Put all these veggies in a pot and add all the ingredients for filling except salt and Oil.  
Cover and cook on medium heat for 5 minutes.  
Try not over cook it. If you see water comes out from veggies turn the heat up a little bit and dries off all the water. 
Now add salt and remove it from heat. 
The filling is now ready and now you can add meat of your choice like chicken/beef or mutton to it. 
Make sure the veggies are completely dry, there should be no water in it at all. 

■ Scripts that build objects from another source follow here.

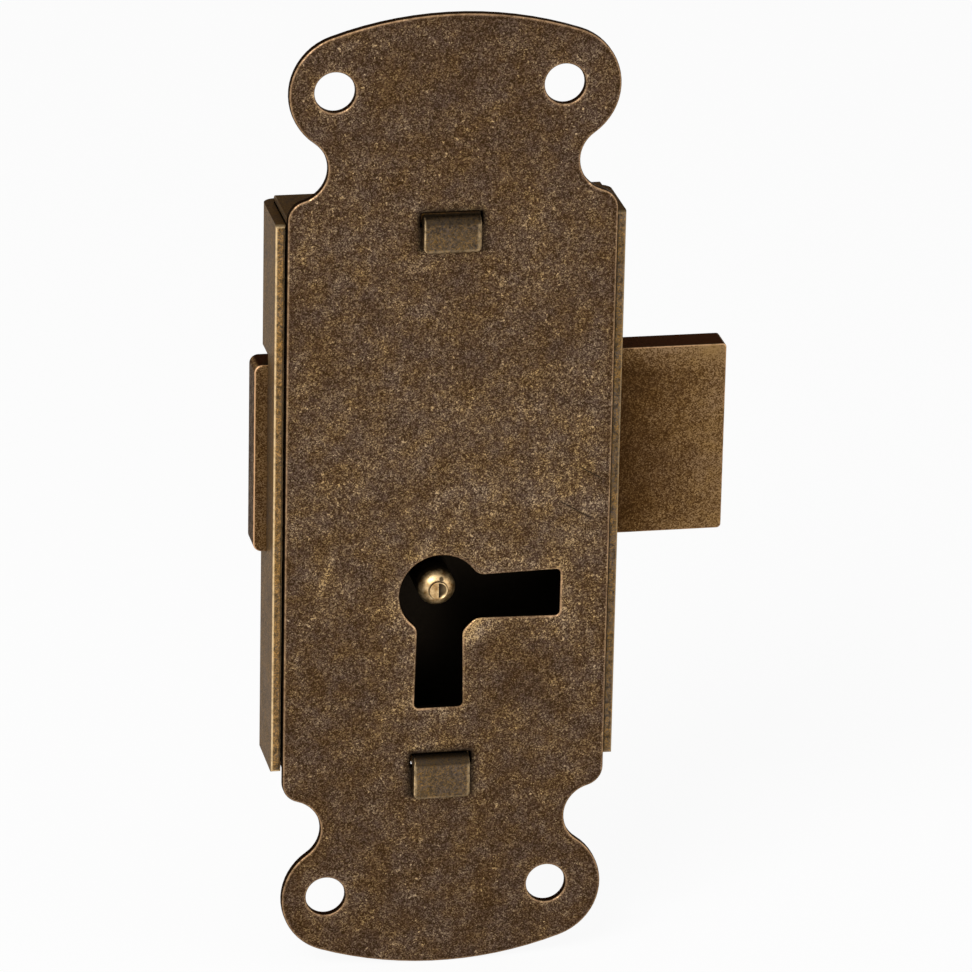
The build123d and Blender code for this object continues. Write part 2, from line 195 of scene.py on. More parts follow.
def case_wear_and_shade(tree, place):
    """The walls' front edges are rubbed to brass in blots, and their rims to pale metal.

    The tabs are bare along their sides and feet and mottled on their faces, with painted
    shade at the bend and across the upper tab's top. What faces up, the side walls' sheared
    ends among it, gets painted shade over the sheared ends' dark oxide, and the inside of the
    case gets painted shade.
    """
    at = add_node(tree, "SeparateXYZ", [place]).outputs
    along = facing(tree)
    on_tab = add_node(tree, "Math", [at["Y"], -0.5 * mm], operation="LESS_THAN")
    front = add_node(tree, "MapRange", [at["Y"], 0.5 * mm, 0.1 * mm])
    flat = add_node(tree, "MapRange", [along["Y"], -0.9, -0.98])
    blots = spots(tree, place, 0.5 * mm, 0.48, 0.6)

    # the left wall is rubbed more than the right one, and the tabs' film hardly at all
    wall_rub = add_node(tree, "MapRange", [at["X"], 1 * mm, -1 * mm, 0.3, 1])
    rub = add_node(tree, "Mix", {"Factor": on_tab, "A": wall_rub, "B": -0.1})
    rubbed = add_node(tree, "Math", [front, rub], operation="MULTIPLY")

    tab_rims = edge_bands(tree, along, [
        ("X", -0.2, -0.5, 1), ("X", 0.2, 0.5, 0.6), ("Z", -0.2, -0.5, 0.4)])
    rims = add_node(tree, "Mix", {"Factor": on_tab, "A": wall_rub, "B": tab_rims})
    for mask in (front_rims(tree), front):
        rims = add_node(tree, "Math", [rims, mask], operation="MULTIPLY")

    # the hammer has bared the tabs' faces too, along their sides and feet
    sides_and_lower_foot = edge_bands(tree, at, [
        ("X", tab_left + 0.25 * mm, tab_left, 0.7),
        ("X", tab_right - 0.2 * mm, tab_right, 0.35),
        ("Z", lower_foot + 0.2 * mm, lower_foot, 0.3)])
    foot = add_node(tree, "MapRange", [at["Z"], upper_foot + 0.25 * mm, upper_foot, 0, 0.3])
    upper_half = add_node(tree, "MapRange", [at["Z"], 0, 1 * mm])
    hammered = add_node(tree, "Math", [
        foot, upper_half, sides_and_lower_foot], operation="MULTIPLY_ADD")
    for mask in (on_tab, flat):
        hammered = add_node(tree, "Math", [hammered, mask], operation="MULTIPLY")
    bared = add_node(tree, "Math", [rims, hammered], operation="MAXIMUM")
    blotted = add_node(tree, "MapRange", [blots, 0, 1, 0.95, 0.6])
    bare = add_node(tree, "Math", [bared, blotted], operation="MULTIPLY")

    # painted shade lies in the tabs' bends and across the upper tab's top, oxide in mottles on the
    # tabs and in blots on the walls' edges, and painted shade on what faces up and inside the case
    mottled = spots(tree, place, 0.35 * mm, 0.42, 0.62, 0, 0.5)
    # painted shade across the upper tab's top, under its slot
    upper_tab_shade = add_node(tree, "MapRange", [
        at["Z"], upper_foot + 1.45 * mm, upper_foot + 3.05 * mm, 0, 0.45])
    mottled = add_node(tree, "Math", [mottled, upper_tab_shade], operation="ADD")
    # painted shade in the tabs' bends, which face up out of the slots
    bend = add_node(tree, "MapRange", [along["Z"], 0.03, 0.3, 0, 0.75])
    tab_oxide_and_shade = add_node(tree, "Math", [bend, mottled], operation="MAXIMUM")
    wall_oxide = add_node(tree, "MapRange", [blots, 0, 1, 0, 0.6])
    for mask in (front, flat):
        wall_oxide = add_node(tree, "Math", [wall_oxide, mask], operation="MULTIPLY")
    dark = add_node(tree, "Mix", {"Factor": on_tab, "A": wall_oxide, "B": tab_oxide_and_shade})
    # painted shade on every face that points up, over the dark oxide of the side walls' sheared
    # ends
    sheared = add_node(tree, "MapRange", [along["Z"], 0.25, 0.8, 0, 0.75])
    for mask in (sheared, painted_shade_inside_case(tree, at)):
        dark = add_node(tree, "Math", [dark, mask], operation="MAXIMUM")
    return rubbed, bare, dark


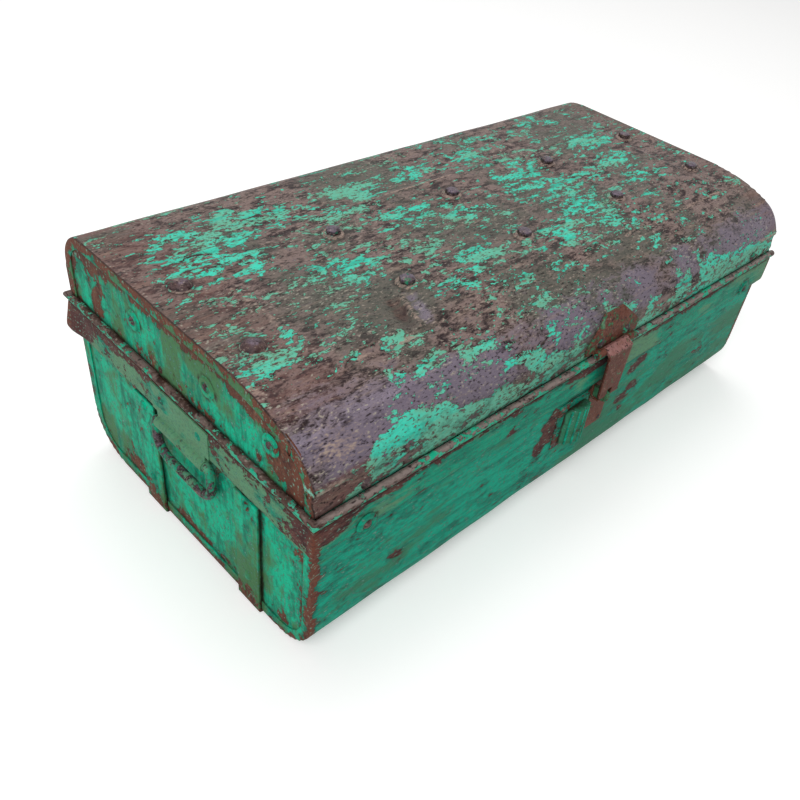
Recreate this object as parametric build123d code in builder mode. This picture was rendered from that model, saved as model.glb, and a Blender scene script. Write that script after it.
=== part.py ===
from build123d import *
import math
import os

# Painted sheet-iron trunk with a hinged lid, millimetres.
# Origin on the floor under the middle of the trunk; +X along its length, -Y its front, +Z up.

# Overall sizes, measured over the rolled rim of the lid
rim_length = 590.0
rim_depth = 304.0
rim_height = 149.5
lid_rise = 61.0

# Sheet and clearances
sheet = 1.0
fit_gap = 0.1
lid_gap = 0.7
rest_gap = 0.3
pin_clearance = 0.05
overrun = 20.0

# Rolled rim of the lid and the wire in it
bead_diameter = 6.2
lip_rise = 8.0

# Case
bottom_radius = 36.0
seam_width = 9.0

# Band round the top of the case
band_proud = 5.2
band_height = 32.0
band_taper_height = 6.5
band_foot_land = 0.8

# Lid profile, front to rear
shoulder_radius = 34.0
crown_radius = 174.0
crown_turn = 22.0
rear_radius = 31.0

# Raised panel pressed in the lid's top
panel_raise = 1.5
panel_length_share = 0.83
panel_front_share = 0.315
panel_rear_share = 0.21

# Straps that run up both ends and under the bottom as skids
strap_width = 26.0
strap_thickness = 2.5
front_strap_share = -0.253
rear_strap_share = 0.165
strap_top_gap = 1.0
strap_rivet_drop = 7.0
strap_rivet_rise = 30.0

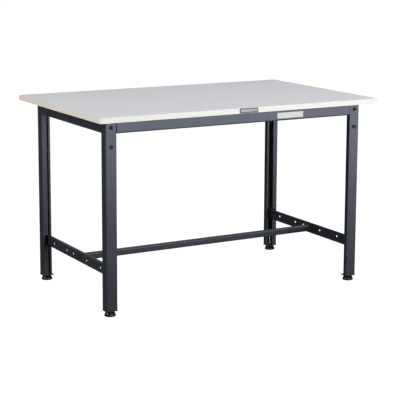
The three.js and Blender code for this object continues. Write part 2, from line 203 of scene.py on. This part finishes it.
def chipCore():
    look = chipCoreLook
    core = Finish("chipCore")
    grey = core.node("ShaderNodeRGBToBW")
    core.link(core.cells(look["chips"], look["flatness"], "Color"), grey.inputs["Color"])
    core.colour(core.ramp(grey.outputs["Val"], look["tones"]))
    core.roughness(core.span(grey.outputs["Val"], *look["gloss"]))
    core.bump(core.cells(look["chips"], look["flatness"], "Distance"), look["chipDepth"], strength=0.6)
    return core.material


# white edge band with faint streaks along its length
edgeBandLook = {
    "white": (0.55, 0.538, 0.518), "streak": (0.513, 0.498, 0.475),
    "streaks": 40.0, "streakRun": (0.4, 0.4, 22), "grain": 500.0, "grainDepth": 0.02 * mm,
    "gloss": (0.38, 0.5), "shine": 0.3,
}

def whiteEdgeBand():
    look = edgeBandLook
    band = Finish("whiteEdgeBand")
    streaks = band.noise(look["streaks"], stretch=look["streakRun"])
    band.blend(streaks, look["streak"], look["white"], high=0.65)
    band.roughness(band.span(streaks, *look["gloss"]))
    band.bump(band.noise(look["grain"], detail=2.0), look["grainDepth"], strength=0.3)
    band.set(Specular_IOR_Level=look["shine"])
    return band.material


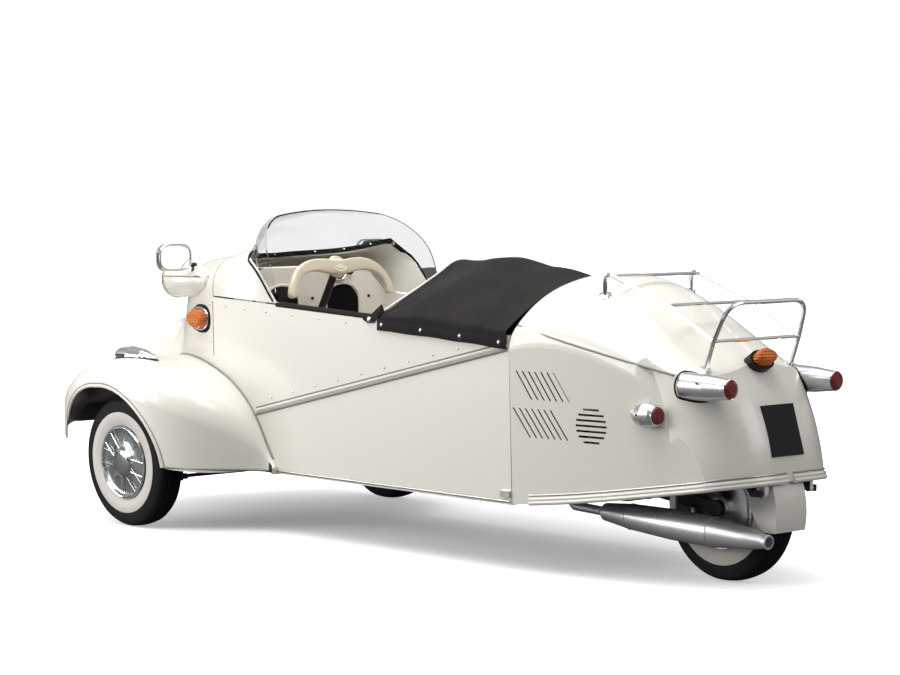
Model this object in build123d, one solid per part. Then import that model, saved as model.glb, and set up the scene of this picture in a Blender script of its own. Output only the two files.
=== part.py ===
from build123d import *
from math import atan2, cos, degrees, hypot, radians, sin, sqrt
import os

# Small three wheeled car with two front wheels, one rear wheel and two seats in line.
# Millimetres. The car faces -Y, its left side is +X and the ground is z = 0.
# The origin lies on the ground, in the middle of the overall length and width.
os.makedirs("parts", exist_ok=True)

# Overall sizes and places
HALF_LENGTH = 1400.0
HALF_WIDTH = 610.0
FRONT_AXLE_Y = -846.0
REAR_AXLE_Y = 1162.0
NOSE_SEAM_Y = -705.0
TAIL_SEAM_Y = 632.0
FLOOR_Z = 183.0
RIM_FRONT_Z = 712.0
RIM_REAR_Z = 655.0

# Sheet thicknesses and gaps
WALL = 14.0
NOSE_WALL = 8.0
TAIL_WALL = 6.0
COWL_WALL = 8.0
FENDER_WALL = 5.0
SEAT_GAP = 0.3
LID_GAP = 5.0
PIN_GAP = 0.1
OVERRUN = 20.0
SHEET_CUT = 2000.0


# Shared helpers


def save(name, shape):
    """Write one sub-part to its own file."""
    export_step(shape, f"parts/{name}.step")


def mirrored(shape):
    """The same piece on the car's right side."""
    return mirror(shape, about=Plane.YZ)


def fuse(*pieces):
    """Join touching pieces into one solid."""
    body = pieces[0]
    for piece in pieces[1:]:
        body = body + piece
    return body


def rod(start, end, radius):
    """Round bar between two points."""
    line = Vector(*end) - Vector(*start)
    base = Plane(origin=start, z_dir=line)
    return extrude(base * Circle(radius), amount=line.length)


def block(x0, x1, y0, y1, z0, z1):
    """Box between two corners."""
    size = Box(x1 - x0, y1 - y0, z1 - z0)
    return Pos((x0 + x1) / 2, (y0 + y1) / 2, (z0 + z1) / 2) * size


def side_prism(points, half):
    """Outline in the side view, pulled through the car's width from -half to half."""
    outline = make_face(Polyline(*points, close=True))
    return extrude(Plane.YZ * outline, amount=half, both=True)


def turned(profile, centre):
    """Solid turned about a lengthwise axis; the profile lists (y, radius) pairs."""
    x, y, z = centre
    outline = make_face(Polyline(*profile, (profile[-1][0], 0), (profile[0][0], 0), close=True))
    spun = revolve(outline, Axis.X)
    return Pos(x, y, z) * Rot(0, 0, 90) * spun


def bent_tube(points, radius, bend):
    """Round tube along straight runs joined by bends."""
    path = FilletPolyline(*points, radius=bend)
    start = Plane(origin=path @ 0, z_dir=path % 0)
    return sweep(start * Circle(radius), path=path)


# Body sections: a flat floor, straight sides, round shoulders and an arched top


def body_section(row, inset, open_floor=False):
    """Outline of the body at one section, moved in by a wall thickness."""
    y_low, y_high, z_low, z_high, half_low, half_high, drop, radius = row
    lean = atan2(y_low - y_high, z_high - z_low)
    height = hypot(y_low - y_high, z_high - z_low)
    floor = -OVERRUN if open_floor else inset
    low, high, crown = half_low - inset, half_high - inset, height - inset
    corner = max(radius - inset, inset)
    arch = (half_high**2 + drop**2) / (2 * drop) - inset
    arch_centre = crown - arch
    corner_x = high - corner
    corner_v = arch_centre + sqrt((arch - corner) ** 2 - corner_x**2)
    turn = atan2(corner_v - arch_centre, corner_x)
    shoulder_x, shoulder_v = corner_x + corner * cos(turn), corner_v + corner * sin(turn)
    middle_x, middle_v = corner_x + corner * cos(turn / 2), corner_v + corner * sin(turn / 2)

    def at(x, v):
        return (x, y_low - v * sin(lean), z_low + v * cos(lean))

    left, right = at(shoulder_x, shoulder_v), at(-shoulder_x, shoulder_v)
    edges = [
        Edge.make_line(at(-low, floor), at(low, floor)),
        Edge.make_line(at(low, floor), at(high, corner_v)),
        Edge.make_three_point_arc(at(high, corner_v), at(middle_x, middle_v), left),
        Edge.make_three_point_arc(left, at(0, crown), right),
        Edge.make_three_point_arc(right, at(-middle_x, middle_v), at(-high, corner_v)),
        Edge.make_line(at(-high, corner_v), at(-low, floor)),
    ]
    return Wire(edges)


def body_loft(rows, inset, open_floor=False):
    """Smooth body through a table of sections."""
    return Solid.make_loft([body_section(row, inset, open_floor) for row in rows])


# Columns: y at the floor, y at the top, floor z, top z, half width low, half width high,
# drop from the top to the shoulder, shoulder radius
FRONT_ROWS = [
    (-380.0, -380.0, FLOOR_Z, 884.0, 318.0, 332.0, 14.0, 92.0),
    (-600.0, -600.0, FLOOR_Z, 872.0, 318.0, 332.0, 14.0, 92.0),
    (NOSE_SEAM_Y, NOSE_SEAM_Y, FLOOR_Z, 844.0, 318.0, 331.0, 12.0, 95.0),
    (-905.0, -885.0, 184.0, 820.0, 298.0, 282.0, 18.0, 100.0),
    (-1150.0, -1000.0, 192.0, 738.0, 248.0, 186.0, 26.0, 90.0),
    (-1316.0, -1168.0, 212.0, 628.0, 186.0, 144.0, 24.0, 84.0),
    (-1391.0, -1383.0, 244.0, 404.0, 118.0, 98.0, 14.0, 60.0),
]
TUB_ROWS = [
    (NOSE_SEAM_Y, NOSE_SEAM_Y, FLOOR_Z, 844.0, 318.0, 331.0, 12.0, 95.0),
    (TAIL_SEAM_Y, TAIL_SEAM_Y, FLOOR_Z, 844.0, 318.0, 333.0, 12.0, 95.0),
]
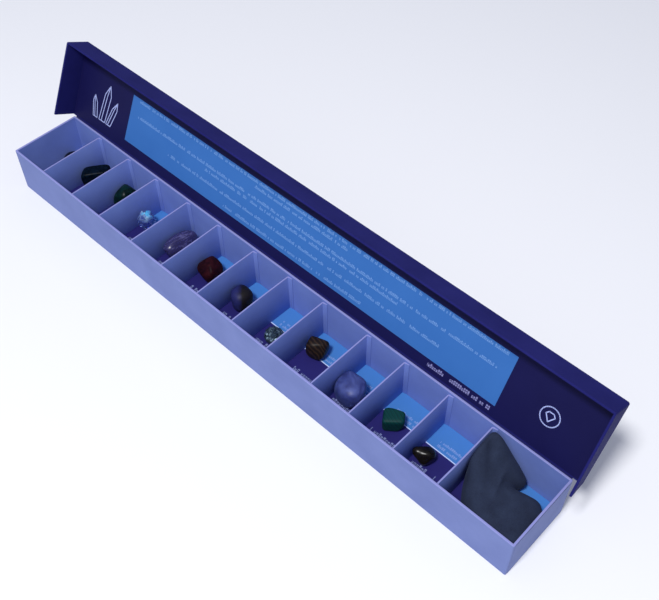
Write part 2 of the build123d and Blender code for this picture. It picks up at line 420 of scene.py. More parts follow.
# The lining card's print: a light blue panel on navy, with pale rows centred on it, and a short line of
# larger dashes below it. Places are along the tray from its left face and up the lid from the hinge. Each
# row has its own half length in millimetres; 0 is a blank row. Dashes fill a share of a row's pitch.
PANEL_LEFT, PANEL_RIGHT = 59 * MM, 401 * MM
PANEL_LOW, PANEL_HIGH = 8.4 * MM, 44.2 * MM
ROW_TOP, ROW_PITCH, ROW_SHARE = 43.4 * MM, 3.8 * MM, 0.55
ROW_DASH, ROW_INK = 1.15 * MM, 0.36
HALF_LENGTHS, LENGTH_SCALE = (165, 42, 0, 162, 88, 0, 125, 0, 64), 200
LINE_ENDS, LINE_SPAN = (352 * MM, 399 * MM), (3.8 * MM, 6.5 * MM)
LINE_DASH, LINE_INK = 1.5 * MM, 0.65


def printed_lining():
    """Coated card, offset printed: a navy ground, a light blue panel with rows of pale dashes, soft sheen.

    A colour ramp with a step for each row holds the rows' half lengths as shares of one scale.
    """
    made, tree = new_material("printed lining card")
    x, y, _ = add(tree, "SeparateXYZ", add(tree, "UVMap", uv_map="print")).node.outputs
    where = add(tree, "TexCoord", out="Object")
    cloud = add(tree, "TexNoise", where, Scale=1 / (25 * MM), Detail=3.0)
    navy = add(tree, "Mix", cloud, linear("#121140"), linear("#17174B"), data_type="RGBA")
    blue = add(tree, "Mix", cloud, linear("#3468AE"), linear("#3B70B6"), data_type="RGBA")
    panel = product(tree, inside(tree, x, PANEL_LEFT, PANEL_RIGHT), inside(tree, y, PANEL_LOW, PANEL_HIGH))
    inks = add(tree, "Mix", panel, navy, blue, data_type="RGBA")
    below_top = add(tree, "Math", ROW_TOP, y, operation="SUBTRACT")
    down = add(tree, "Math", below_top, ROW_PITCH, operation="DIVIDE")
    row = add(tree, "Math", down, operation="FLOOR")
    within = add(tree, "Math", down, operation="FRACT")
    count = len(HALF_LENGTHS)
    stops = [(i / count, [half / LENGTH_SCALE] * 3 + [1.0]) for i, half in enumerate(HALF_LENGTHS)]
    step = add(tree, "Math", add(tree, "Math", row, 0.5, operation="ADD"), count, operation="DIVIDE")
    share = add(tree, "ValToRGB", step, stops=stops)
    share.node.color_ramp.interpolation = "CONSTANT"
    from_middle = add(tree, "Math", x, (PANEL_LEFT + PANEL_RIGHT) / 2, operation="SUBTRACT")
    near = add(tree, "Math", add(tree, "Math", from_middle, operation="ABSOLUTE"),
               product(tree, share, LENGTH_SCALE * MM), operation="LESS_THAN")
    strokes = dashes(tree, x, add(tree, "MapRange", within, ROW_SHARE, 0.0), row, ROW_DASH, 1.0)
    rows = product(tree, strokes, near, inside(tree, down, 0.0, float(count)),
                   inside(tree, within, 0.0, ROW_SHARE), ROW_INK)
    inks = add(tree, "Mix", rows, inks, linear("#9CC2F0"), data_type="RGBA")
    below = product(tree, row_of_dashes(tree, x, y, LINE_SPAN, 0.0, LINE_DASH, 2.0),
                    inside(tree, x, *LINE_ENDS), LINE_INK)
    inks = add(tree, "Mix", below, inks, linear("#A4A4DC"), data_type="RGBA")
    return surface(made, Base_Color=inks, Roughness=0.5, Specular_IOR_Level=0.1,
                   Normal=uneven(tree, where, 0.5 * MM, 0.01 * MM, 0.5))


def book_cloth():
    """Starched cotton book cloth: a plain weave of about 20 threads a centimetre, matt with a faint sheen."""
    thread = 0.5 * MM
    made, tree = new_material("navy book cloth")
    chart = add(tree, "UVMap", uv_map="print")
    waves = [add(tree, "Math", product(tree, way, pi / thread), operation="SINE")
             for way in list(add(tree, "SeparateXYZ", chart).node.outputs)[:2]]
    weave = add(tree, "Math", product(tree, *waves), operation="ABSOLUTE")
    slub = add(tree, "TexNoise", chart, Scale=1 / (3 * MM), Detail=3.0)
    colour = add(tree, "Mix", weighted(tree, weave, 0.5, slub), linear("#17184A"), linear("#2A2C6E"),
                 data_type="RGBA")
    relief = add(tree, "Bump", Height=weave, Distance=0.08 * MM, Strength=0.7)
    return surface(made, Base_Color=colour, Roughness=0.85, Sheen_Weight=0.08, Specular_IOR_Level=0.15,
                   Normal=relief)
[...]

Preparation of Rolls Wraps: 
In a large bowl take All purpose flour, corn flour, salt, well beaten eggs.  
Pour some milk and mix well.  
Don't kneed like dough, it should be thinner than dough, mix some water but don't add too much water other wise the flour will turn into lumps and it will be difficult to make it even. 
Use hands to mix it for best results.  
When all ingredients mixed with each other and when a consistency is formed than mix more water to make it thin (it should not be like paste and should not be like dough but in between). 
Now take a non stick frying pan (should be 5 to 6 inch diameter). 
(*take some fluid in a separate small bowl for further use in sticking sides of  
rolls in future.) 
Put frying pan on burner to make it a little hot and then take cotton cloth and  
apply some oil on the frying pan now take a ladle or a large cooking spoon  
and put the batter (or fluid) in the ladle or spoon and pour it over frying pan  
to form a thin wrap.  
Turn the heat down to medium so that when this wrap is cooked it will itself leave the surface of frying pan and will not stick to it. 
Now sprinkle some dry flour in a plate and move this wrap on it.  

Making Rolls: 
Mix meat with veg stuff to make filling for rolls. 
Now take the wraps and put stuffing on each one and make rolls of it. 
This will make approximately 6 to 8 rolls' wraps. 
Fry them on medium heat until golden brown. 
Serve hot with ketchup.

----------


## alenmcmilan

Wow its a looking really great, I love your post of chicken role. I will sure try this recipes, I had eat so many chicken recipes and and all have a different test but your given chicken role recipes is looking so delicious so thanks for sharing .

----------


## Tulip

Thanks for liking =)

----------


## adele

Wow really nice recipe. Ya it's very common but thank you for great sharing.

----------


## intoxicate

Nice post keep it up

----------


## Tulip

Thank you friends

----------


## pakimis

Great Recipe

----------


## Tulip

Thank you! =)

----------